We deliver. Bismarck is roughly a day and a half of driving from our Colorado shop, and we handle transport as part of the project. We walk you through the unit on arrival and go over systems, startup, shutdown, and winterization.
How long does a build take?
About six weeks from deposit for most projects. If you are targeting the September powwow and Street Fair stretch, start in early summer so you have time for plan review, licensing, and a shakedown period before your first real service.
Will the truck hold up to a Bismarck winter?

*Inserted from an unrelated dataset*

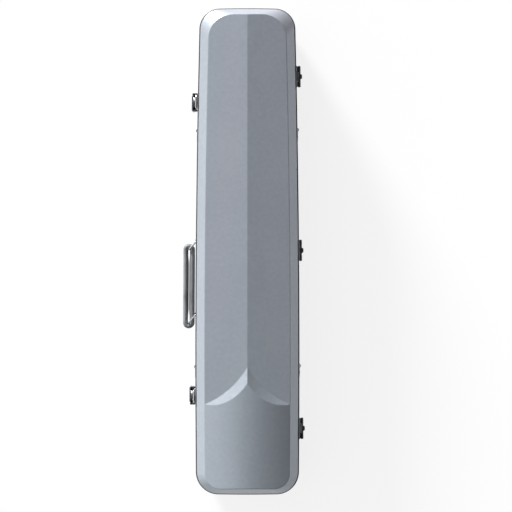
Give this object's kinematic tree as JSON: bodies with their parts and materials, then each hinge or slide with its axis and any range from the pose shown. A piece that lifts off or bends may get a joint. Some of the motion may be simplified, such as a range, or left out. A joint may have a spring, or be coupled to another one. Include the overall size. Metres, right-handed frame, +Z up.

It will if it is built for one. Tell us up front that you intend to work through winter and we insulate, route plumbing, and heat the unit for that. A truck built to a warm-weather spec and then shipped north is where most winter failures come from.
Can you build to what Bismarck-Burleigh Public Health will approve?
Yes. We build to commercial standards with NSF-rated equipment, proper sink configurations, hot water capacity, and the documentation your plan review submission needs. You or your consultant handle the actual submission, and we supply the specs and drawings.
Do I need a commissary in Bismarck?
Plan on it. North Dakota mobile food units operate from a licensed commissary base, and your commissary location can determine which agency licenses you. Sort this out before you sign anything, not after your truck is delivered.
Truck or trailer for working the powwow and festival circuit?
Trailers usually win for that work. You get more interior room per dollar, and the events you would be working involve setting up once and staying put. Keep in mind you need a tow vehicle rated for the trailer and the wind conditions on the drive.
What does a Bismarck build typically cost?
Most trucks come in around $65,000 and trailers run $40,000 to $55,000. Cold-climate packages, heavier generators, and larger cooking lines move that number. We quote off your menu and layout rather than a catalog price.
Can I run all electric instead of propane?
You can, and some Bismarck operators prefer it for indoor Event Center dates and venues with shore power. It changes your generator or shore power requirements substantially, so we work through the load calculation with you before committing.